● **DATA SECTION**:
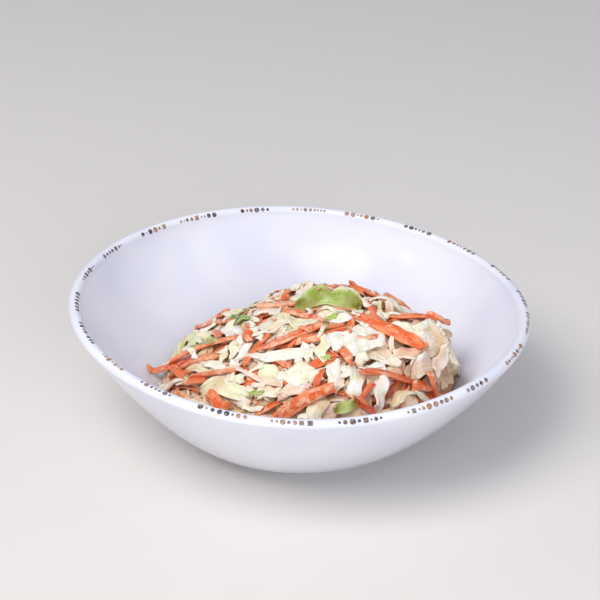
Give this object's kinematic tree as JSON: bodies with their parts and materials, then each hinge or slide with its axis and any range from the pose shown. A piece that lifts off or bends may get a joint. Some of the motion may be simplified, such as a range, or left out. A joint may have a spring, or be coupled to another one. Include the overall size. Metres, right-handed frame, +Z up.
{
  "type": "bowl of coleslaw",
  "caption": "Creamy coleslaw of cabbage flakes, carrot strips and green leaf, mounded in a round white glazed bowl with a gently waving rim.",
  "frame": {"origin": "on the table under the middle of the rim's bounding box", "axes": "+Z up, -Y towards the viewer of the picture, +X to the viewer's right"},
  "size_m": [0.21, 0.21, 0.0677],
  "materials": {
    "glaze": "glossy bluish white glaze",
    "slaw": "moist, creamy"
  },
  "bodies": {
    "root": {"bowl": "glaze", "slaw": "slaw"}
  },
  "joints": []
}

● **EXERCISE GOAL**:
Copy out every line of the data above, exactly as given.

● **FULL SOLUTION**:
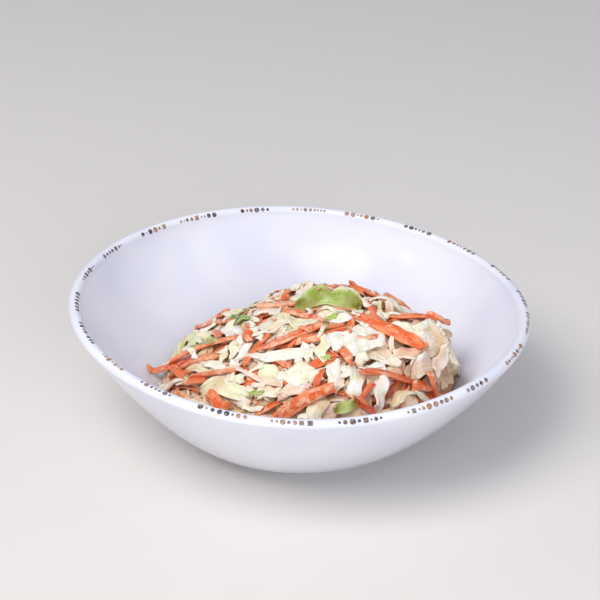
Give this object's kinematic tree as JSON: bodies with their parts and materials, then each hinge or slide with its axis and any range from the pose shown. A piece that lifts off or bends may get a joint. Some of the motion may be simplified, such as a range, or left out. A joint may have a spring, or be coupled to another one. Include the overall size. Metres, right-handed frame, +Z up.
{
  "type": "bowl of coleslaw",
  "caption": "Creamy coleslaw of cabbage flakes, carrot strips and green leaf, mounded in a round white glazed bowl with a gently waving rim.",
  "frame": {"origin": "on the table under the middle of the rim's bounding box", "axes": "+Z up, -Y towards the viewer of the picture, +X to the viewer's right"},
  "size_m": [0.21, 0.21, 0.0677],
  "materials": {
    "glaze": "glossy bluish white glaze",
    "slaw": "moist, creamy"
  },
  "bodies": {
    "root": {"bowl": "glaze", "slaw": "slaw"}
  },
  "joints": []
}